[START INFORMATION SUPPLIED]

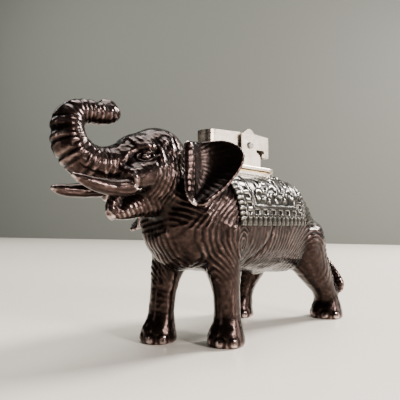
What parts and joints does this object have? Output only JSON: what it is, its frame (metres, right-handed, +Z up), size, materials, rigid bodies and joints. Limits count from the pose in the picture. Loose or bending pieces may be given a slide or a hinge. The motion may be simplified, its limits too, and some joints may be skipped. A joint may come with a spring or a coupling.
{
  "type": "figural elephant table lighter",
  "caption": "Cast elephant figure with raised trunk and a relief blanket, carrying a lift-arm petrol lighter that lifts out of its back.",
  "frame": {"origin": "centre of the bounding box, on the surface that the four feet stand on", "axes": "-Y is the way the elephant faces, +X is its left side, +Z is up"},
  "size_m": [0.054, 0.1432, 0.089],
  "materials": {
    "antique_bronze": "slush-cast zinc alloy, antiqued copper-bronze plate rubbed bright on the high spots",
    "blanket_bronze": "cast relief, antiqued greyish bronze plate",
    "chrome": "worn bright nickel-chrome plate",
    "brass": "plain drawn and turned brass",
    "steel": "plain steel",
    "flint": "ferrocerium rod",
    "cotton": "undyed cotton and felt",
    "rubber": "black rubber"
  },
  "bodies": {
    "figure": {"elephant_body": "antique_bronze", "left_ear": "antique_bronze", "right_ear": "antique_bronze", "left_tusk": "antique_bronze", "right_tusk": "antique_bronze", "saddle_blanket": "blanket_bronze", "well_collar": "chrome"},
    "lighter": {"base_plate": "chrome", "fuel_tank": "brass", "felt_pad": "cotton", "cotton_wadding": "cotton", "wick_tube": "brass", "wick": "cotton", "flint_tube": "brass", "flint": "flint", "flint_spring": "steel", "bracket": "chrome", "pivot_screw": "steel", "pivot_nut": "steel", "arm_spring": "steel"},
    "arm": {"lift_arm": "chrome", "snuffer_cup": "chrome", "pawl_pin": "steel"},
    "wheel": {"flint_wheel": "steel", "ratchet_wheel": "steel"},
    "pawl": {"pawl": "steel"},
    "flint_screw": {"flint_screw": "brass"},
    "filler_screw": {"filler_screw": "brass", "filler_washer": "rubber"}
  },
  "joints": [
    {"name": "lighter_lift_out", "type": "slide", "parent": "figure", "child": "lighter", "axis": [0, 0, 1], "range_m": [0, 0.036]},
    {"name": "arm_hinge", "type": "hinge", "parent": "lighter", "child": "arm", "pos_m": [0.00197, 0.01588, 0.081], "axis": [-1, 0, 0], "range_deg": [0, 21], "stiffness_Nm_per_rad": 0.02, "springref_deg": -28.65, "deforming": ["arm_spring"]},
    {"name": "wheel_spin", "type": "hinge", "parent": "lighter", "child": "wheel", "pos_m": [0.00197, 0.01588, 0.081], "axis": [-1, 0, 0], "range_deg": [0, 21]},
    {"name": "pawl_swing", "type": "hinge", "parent": "arm", "child": "pawl", "pos_m": [0.00197, 0.00938, 0.0832], "axis": [1, 0, 0], "range_deg": [0, 8], "stiffness_Nm_per_rad": 0.0005, "springref_deg": -17.19},
    {"name": "flint_screw_turn", "type": "hinge", "parent": "lighter", "child": "flint_screw", "pos_m": [0.00197, 0.01588, 0.0412], "axis": [0, 0, 1], "continuous": true},
    {"name": "filler_screw_turn", "type": "hinge", "parent": "lighter", "child": "filler_screw", "pos_m": [0.00197, 0.02578, 0.0405], "axis": [0, 0, 1], "continuous": true}
  ],
  "couplings": [
    {"joint": "wheel_spin", "follows": "arm_hinge", "ratio": 1}
  ]
}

[END INFORMATION SUPPLIED]

PROBLEM TO SOLVE
Collect the lines that hold "bodies".

WRITTEN RESPONSE
What parts and joints does this object have? Output only JSON: what it is, its frame (metres, right-handed, +Z up), size, materials, rigid bodies and joints. Limits count from the pose in the picture. Loose or bending pieces may be given a slide or a hinge. The motion may be simplified, its limits too, and some joints may be skipped. A joint may come with a spring or a coupling.
  "bodies": {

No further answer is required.